By the time we reach our 40’s and 50’s, most of us have had some kind of health issue or have suffered losses of friends and family members. And some have already experienced a great deal of loss in their early years. I barely know anyone my age who does not have some kind of chronic health issue, whether serious or relatively benign. And anyone who has suffered a loss knows that grief is an on-going chronic process too. I am always struck, in listening to others’ stories as well as through my own experience, by how our country shames the physically and mentally ill, and provides so little safety net that any major illness may result in deprivation and poverty. If the statistics that 70 percent of the population is living paycheck to paycheck is correct, any sudden change in health or circumstances may be catastrophic.
So far, I have seen Go Fund Me accounts set up for long or short-term medical expenses, (even among insured people, because most policies don’t cover much) for funeral expenses, legal assistance, schooling, transportation, living expenses, catastrophic accidents, and lately, for out of work and non-paid government employees. Despite working sometimes two or three jobs, people are basically being forced to beg for survival.
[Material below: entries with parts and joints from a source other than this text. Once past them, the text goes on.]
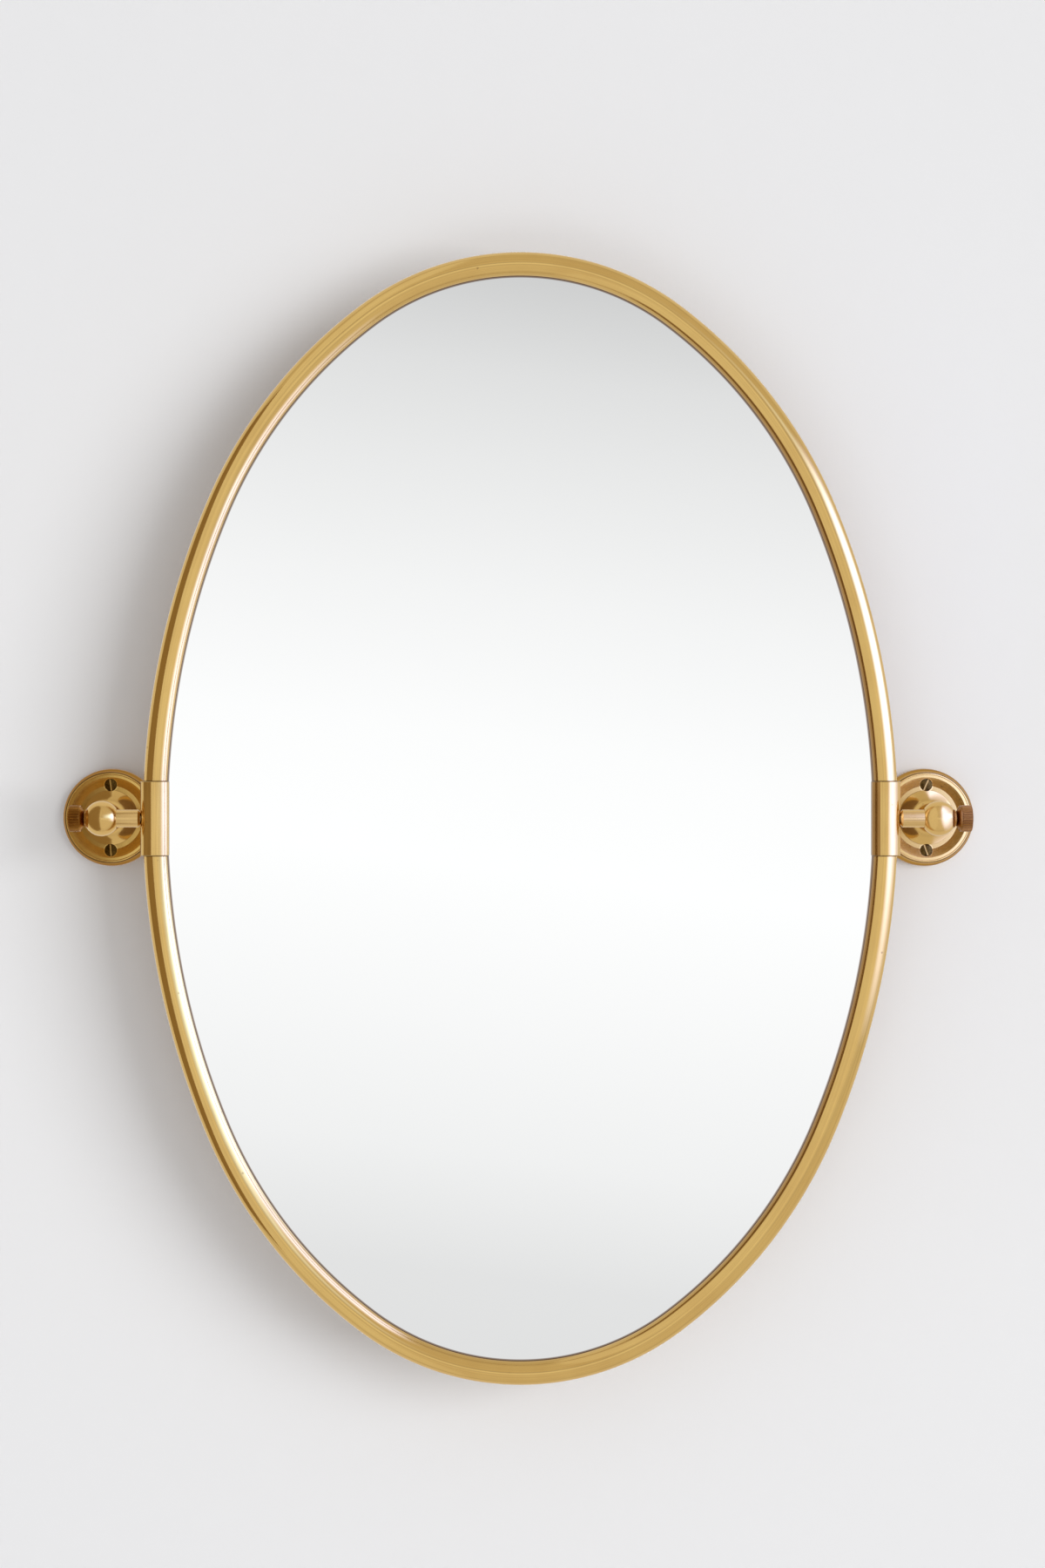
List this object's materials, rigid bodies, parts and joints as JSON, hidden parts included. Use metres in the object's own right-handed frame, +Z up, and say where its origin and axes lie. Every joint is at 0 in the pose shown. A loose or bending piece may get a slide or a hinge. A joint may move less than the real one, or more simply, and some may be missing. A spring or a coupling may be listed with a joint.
{
  "type": "pivot wall mirror",
  "caption": "Oval wall mirror in a brass tube frame that tilts on ball brackets with round screwed wall plates and knurled clamping knobs.",
  "frame": {"origin": "on the wall plane, midway between the two wall plates and level with the pivot axis", "axes": "+Z up along the mirror's long side, +Y into the wall, +X to the right for someone who faces the mirror"},
  "size_m": [0.6306, 0.105, 0.762],
  "materials": {
    "satin_brass": "satin, hand brushed, lightly tarnished",
    "mirror": "clear glass, silvered on the back",
    "hardboard": "matt brown hardboard",
    "rubber": "matt black",
    "steel": "zinc plated",
    "bronzed_steel": "dark oxidised",
    "worn_brass": "coppery brown patina, worn on the ridges"
  },
  "bodies": {
    "wall_brackets": {"left_wall_plate": "satin_brass", "right_wall_plate": "satin_brass", "left_wall_screws": "bronzed_steel", "right_wall_screws": "bronzed_steel", "left_post": "satin_brass", "right_post": "satin_brass", "left_post_screw": "steel", "right_post_screw": "steel", "left_ball": "satin_brass", "right_ball": "satin_brass"},
    "mirror": {"upper_frame_tube": "satin_brass", "lower_frame_tube": "satin_brass", "mirror_glass": "mirror", "backing_board": "hardboard", "upper_glazing_strip": "rubber", "lower_glazing_strip": "rubber", "left_collar": "satin_brass", "right_collar": "satin_brass", "left_joint_plug": "satin_brass", "right_joint_plug": "satin_brass", "left_pivot_stud": "steel", "right_pivot_stud": "steel", "left_spacer": "satin_brass", "right_spacer": "satin_brass"},
    "left_clamp": {"left_washer": "satin_brass"},
    "right_clamp": {"right_washer": "satin_brass"},
    "left_knob_body": {"left_knob": "worn_brass"},
    "right_knob_body": {"right_knob": "worn_brass"}
  },
  "joints": [
    {"name": "mirror_tilt", "type": "hinge", "parent": "wall_brackets", "child": "mirror", "pos_m": [0, -0.065, 0], "axis": [1, 0, 0], "range_deg": [-8.5, 8.5]},
    {"name": "left_clamp_slide", "type": "slide", "parent": "mirror", "child": "left_clamp", "axis": [-1, 0, 0], "range_m": [0, 0.003]},
    {"name": "right_clamp_slide", "type": "slide", "parent": "mirror", "child": "right_clamp", "axis": [1, 0, 0], "range_m": [0, 0.003]},
    {"name": "left_knob_turn", "type": "hinge", "parent": "left_clamp", "child": "left_knob_body", "pos_m": [-0.2816, -0.065, 0], "axis": [-1, 0, 0], "range_deg": [0, 1080]},
    {"name": "right_knob_turn", "type": "hinge", "parent": "right_clamp", "child": "right_knob_body", "pos_m": [0.2816, -0.065, 0], "axis": [1, 0, 0], "range_deg": [0, 1080]}
  ],
  "couplings": [
    {"joint": "left_knob_turn", "follows": "left_clamp_slide", "rad_per_m": 6283.2},
    {"joint": "right_knob_turn", "follows": "right_clamp_slide", "rad_per_m": 6283.2}
  ]
}
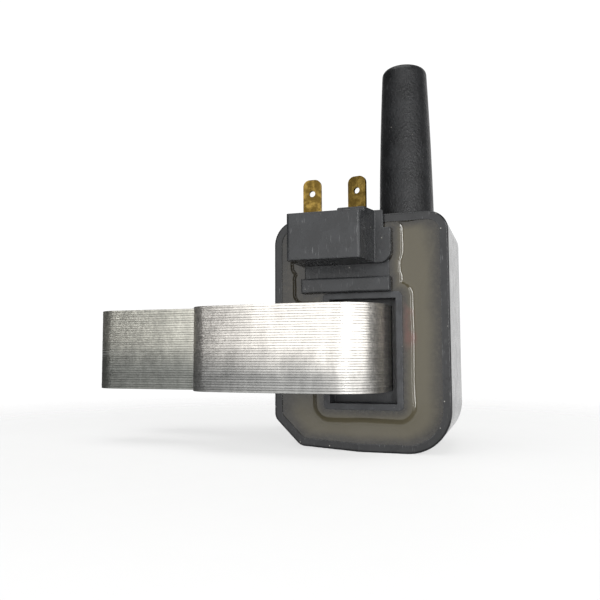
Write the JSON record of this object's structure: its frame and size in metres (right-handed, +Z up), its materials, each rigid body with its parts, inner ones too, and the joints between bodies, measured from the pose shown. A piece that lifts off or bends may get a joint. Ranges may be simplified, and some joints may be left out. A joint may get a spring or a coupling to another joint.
{
  "type": "ignition coil",
  "caption": "Potted ignition coil on an open-window laminated core with two mounting ears, blade tabs and an upright high tension tower.",
  "frame": {"origin": "midway between the two mounting holes, on the bottom face of the core stack", "axes": "+X from the mounting ears to the case, +Z up through the stack towards the top of the tower, -Y the open potted side of the case"},
  "size_m": [0.098, 0.0612, 0.0999],
  "materials": {
    "core_steel": "sheared edges of varnished silicon steel leaves, satin with fine lines",
    "rivet_steel": "swaged steel pin, dull",
    "weld_steel": "rippled weld bead, heat tinted",
    "fibre": "pressed fibre sheet",
    "case_plastic": "glass filled moulding, near black, satin with scuffs",
    "resin": "cast epoxy, olive grey, glossy, slightly translucent",
    "bobbin_plastic": "moulded black nylon",
    "slot_bobbin_plastic": "moulded natural resin",
    "copper_wire": "enamelled copper wire",
    "film": "polyester film tape",
    "block_plastic": "moulded, slate black, satin, light scuffs",
    "brass": "stamped brass, aged",
    "tower_plastic": "black moulding with a fine pebble grain",
    "solder": "tin solder, bright"
  },
  "bodies": {
    "root": {"core_u_laminations": "core_steel", "core_i_laminations": "core_steel", "core_rivets": "rivet_steel", "core_welds": "weld_steel", "air_gap_shim": "fibre", "leg_wedge": "fibre", "case_shell": "case_plastic", "potting_resin": "resin", "primary_bobbin": "bobbin_plastic", "primary_winding": "copper_wire", "primary_insulation": "film", "secondary_bobbin": "slot_bobbin_plastic", "secondary_winding": "copper_wire", "terminal_block": "block_plastic", "terminal_tab_left": "brass", "terminal_tab_right": "brass", "ht_tower": "tower_plastic", "ht_socket": "brass", "primary_lead_left": "copper_wire", "primary_lead_right": "copper_wire", "secondary_start_lead": "copper_wire", "ht_lead": "copper_wire", "terminal_solder_joints": "solder", "ht_solder_joint": "solder"}
  },
  "joints": []
}
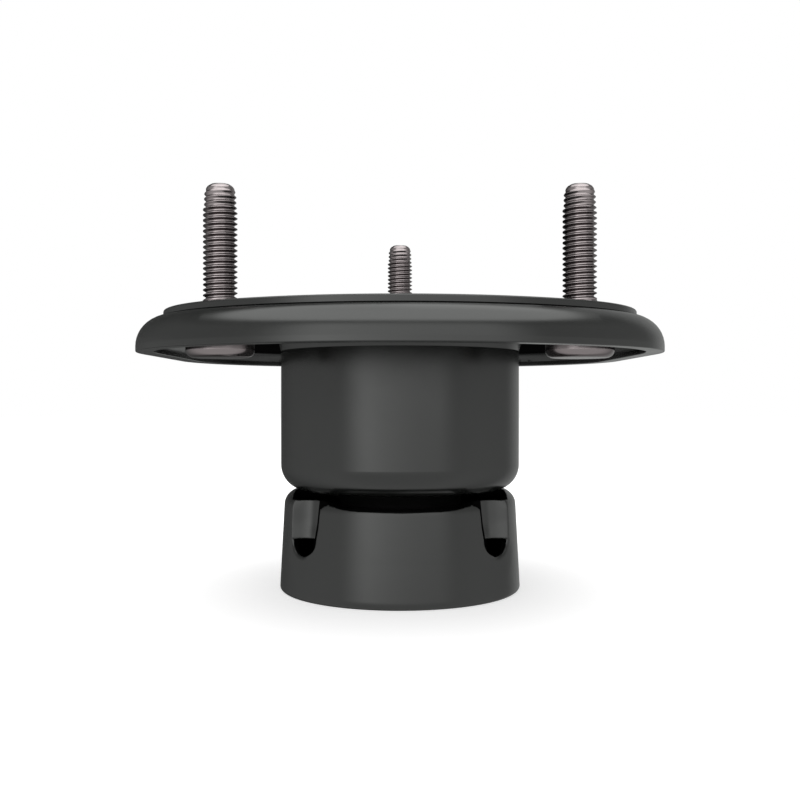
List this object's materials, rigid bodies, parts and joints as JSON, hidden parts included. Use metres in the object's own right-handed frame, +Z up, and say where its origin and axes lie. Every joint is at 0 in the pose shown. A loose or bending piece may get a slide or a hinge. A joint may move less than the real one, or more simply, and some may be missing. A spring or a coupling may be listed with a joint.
{
  "type": "strut mount",
  "caption": "Upper strut mount: flanged plate with threaded studs, a deep isolator housing and a flared bumper cup below, all on the damper rod's axis.",
  "frame": {"origin": "on the damper rod's axis, at the level of the bumper cup's lower edge", "axes": "+Z up along the rod and the studs, -Y to the front between the two front studs, +X to the right seen from the front"},
  "size_m": [0.1536, 0.1812, 0.1209],
  "materials": {
    "coated_steel": "satin black coating",
    "plated_steel": "dull grey-brown phosphate",
    "bare_steel": "turned",
    "moulded_rubber": "matt"
  },
  "bodies": {
    "root": {"mounting_plate": "coated_steel", "top_plate": "coated_steel", "isolator_housing": "coated_steel", "bumper_cup": "coated_steel", "stud_left": "plated_steel", "stud_right": "plated_steel", "stud_rear": "plated_steel", "isolator_sleeve": "bare_steel", "core_tube": "bare_steel", "core_washer": "bare_steel", "rubber_isolator": "moulded_rubber", "bump_stop": "moulded_rubber"}
  },
  "joints": []
}
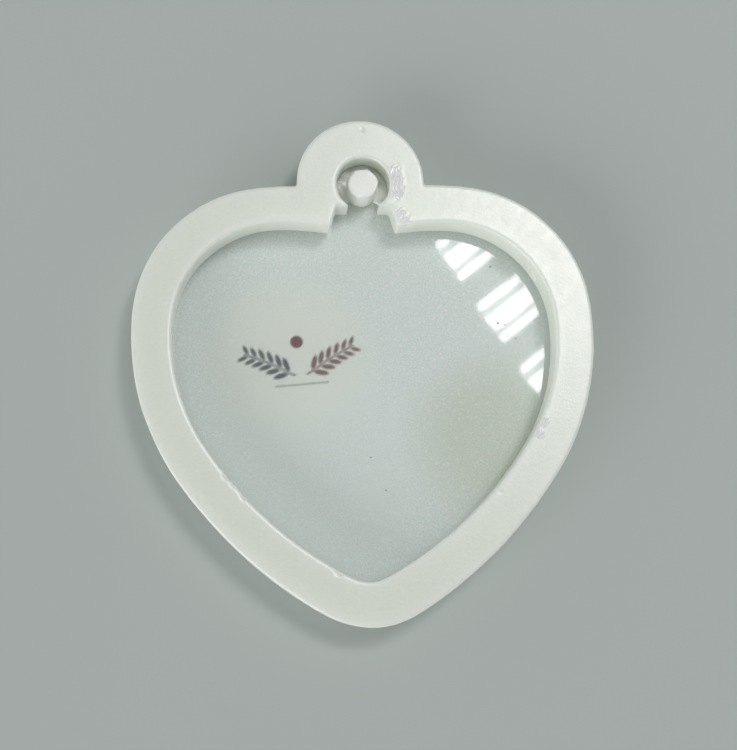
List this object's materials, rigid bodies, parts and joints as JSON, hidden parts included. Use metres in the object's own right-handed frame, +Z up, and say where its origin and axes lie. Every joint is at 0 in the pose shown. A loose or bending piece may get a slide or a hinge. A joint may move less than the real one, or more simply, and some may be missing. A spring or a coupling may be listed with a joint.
{
  "type": "resin casting mould",
  "caption": "Open-pour silicone mould for a flat heart bauble: rim wall with a round tab, glossy cavity floor, neck, ring recess round an eyelet core, buried label and backing.",
  "frame": {"origin": "middle of the underside, where the mould rests on a table", "axes": "+Z up out of the open cavity, +Y from the heart's tip towards the eyelet, +X to the right seen from above"},
  "size_m": [0.0814, 0.09, 0.009],
  "materials": {
    "rim_silicone": "matte translucent white",
    "floor_silicone": "glossy, slightly see-through",
    "backing_silicone": "satin translucent white",
    "label": "matte printed film"
  },
  "bodies": {
    "root": {"rim_wall": "rim_silicone", "eyelet_core": "rim_silicone", "cavity_floor": "floor_silicone", "backing_layer": "backing_silicone", "label_film": "label"}
  },
  "joints": []
}
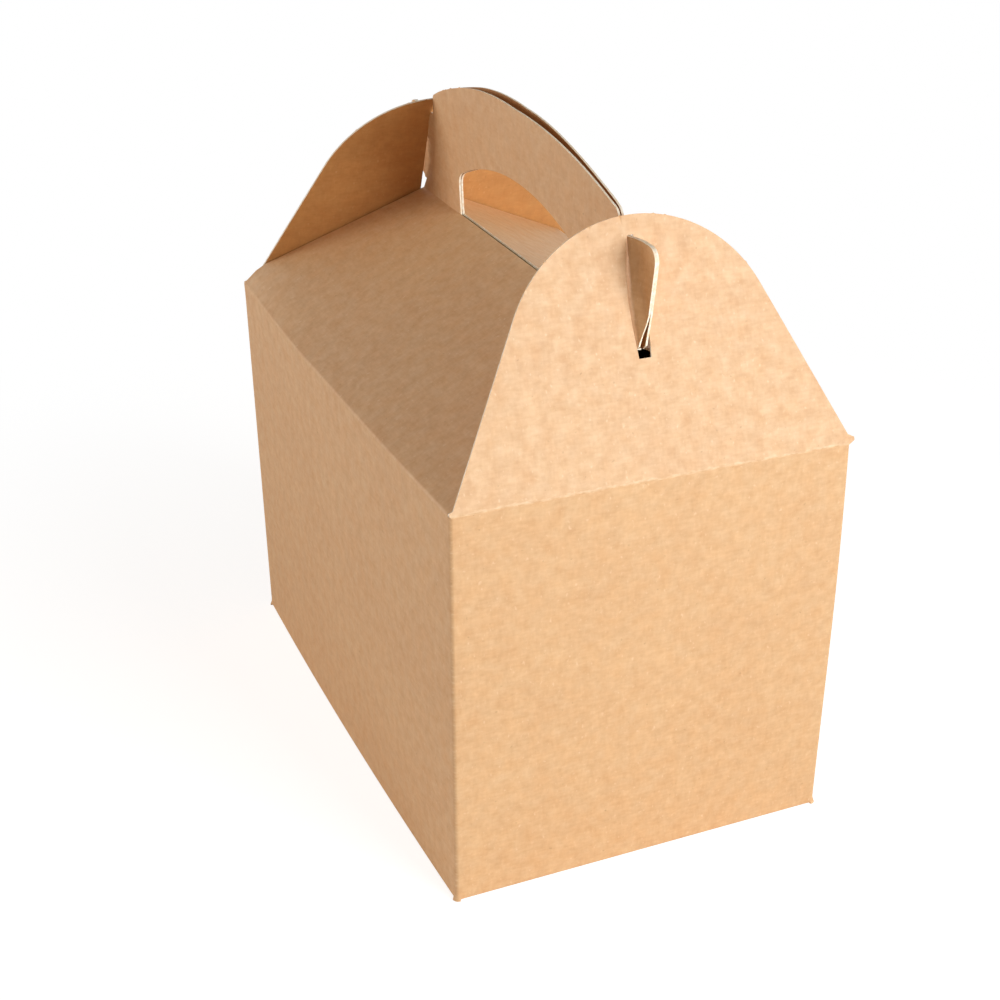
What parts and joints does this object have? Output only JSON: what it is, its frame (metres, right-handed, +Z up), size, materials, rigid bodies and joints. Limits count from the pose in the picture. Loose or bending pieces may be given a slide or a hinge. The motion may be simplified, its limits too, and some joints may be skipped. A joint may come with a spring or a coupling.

It is no wonder that a great deal of the population is anxious, depressed, and addicted to opioids. When I talk to overseas clients, whose countries have universal health coverage, they want to know how anyone could ever recover from an illness given the stress we are under. And many don’t. In a country where our only value is based on whether we can earn a living wage or not, many of us don’t survive, hence our increasingly high rates of suicide.
I think as human beings we have a duty of care. To treat one another with respect and as if we have the right to say alive, be healthy, and pursue that elusive thing called happiness. This used to be called basic decency, but apparently in this country, it is now reserved for the privileged. We currently have cities with whole neighborhoods of people living in tents. We are our own refugees. And this is a rich country!
Lately, I’ve been wondering what it would be like to live in a country whose laws actually reflected values of care rather than cruelty. A country in which we had access to clean water and air, non-poisoned food, medical care, decent education, equal rights, and we knew that our country actually had our backs. Given how much we work, and pay in taxes, it doesn’t seem too much to ask.